Non-Revenue Sports and Title IX. The order also addresses concerns about how increased NIL compensation might affect the broader college athletic system with respect to non-revenue sports and women’s sports. Specifically, it directs the Department of Education to evaluate how evolving NIL practices could impact compliance with Title IX and the availability of athletic opportunities across all sports, encourages the development of federal guidance to ensure that schools preserve opportunities for women’s athletics and Olympic development programs as the financial landscape continues to change, and calls upon collegiate athletic departments that fall within certain revenue thresholds from the 2024–2025 athletic season to meet defined benchmarks for roster spots and scholarship opportunities.
Although the executive order outlines a pathway for federal NIL policy, its actual impact will depend on how agencies choose to act. The Department of Labor and the NLRB, both of which had already shown interest in reevaluating the employment status of student athletes, will be key players to watch. Their past efforts faced mixed reactions, and whether they adjust their approach in response to the order or continue on their current path will significantly influence how NIL and labor rights develop for collegiate athletes.

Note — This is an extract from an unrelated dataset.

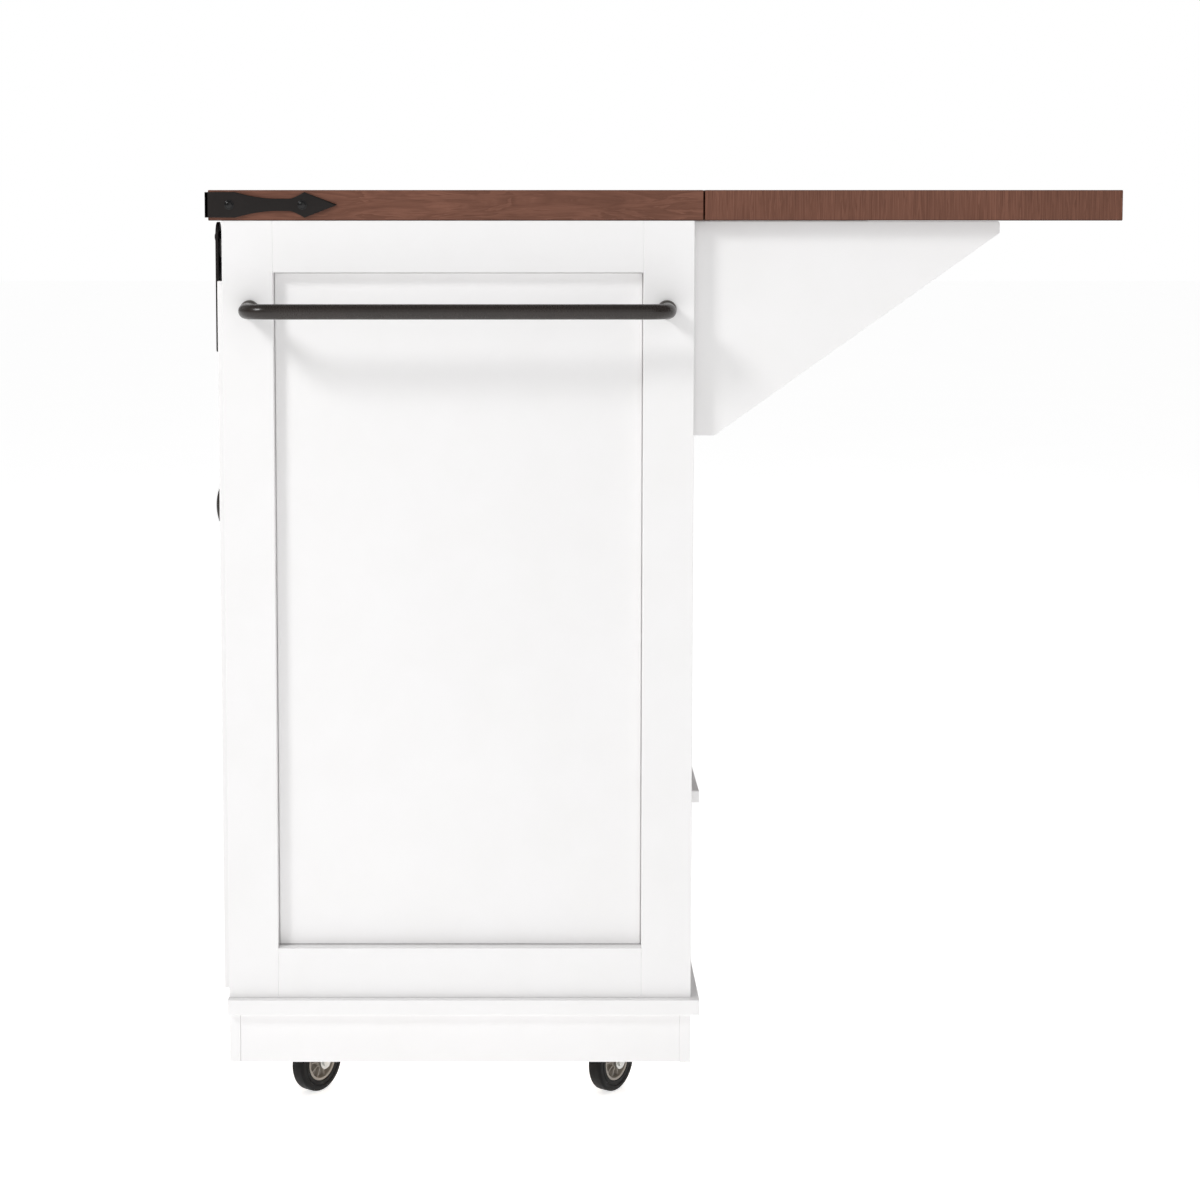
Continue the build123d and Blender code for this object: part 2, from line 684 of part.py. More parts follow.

Agency action is also likely to trigger more legal challenges despite its intent to stabilize the current NIL climate. Advocacy groups, unions, and athletes may contest new policies or the order itself depending on how the implementation of the order impacts student athletes’ rights and benefits moving forward. Ongoing cases like Johnson v. NCAA are already testing whether student athletes qualify as employees under the Fair Labor Standards Act, so changes in the policies of certain agencies could trigger additional litigation or shape the outcome of existing cases.
Most importantly, the executive order may renew pressure on Congress to pass federal NIL legislation. While proposals like the SCORE Act have stalled in the past, the order places a lot of emphasis the growing risks of leaving the current patchwork of state laws and NCAA policies in place without intervention. Whether Congress will act remains uncertain, but the order adds urgency to a conversation that has struggled to gain traction in recent years. Overall, the order doesn’t change the law, but it does signal that NIL is now a national policy priority. In the months ahead, its influence will depend on the actions of agencies, courts, and lawmakers alike and legal professionals operating within the space should be keeping a close eye.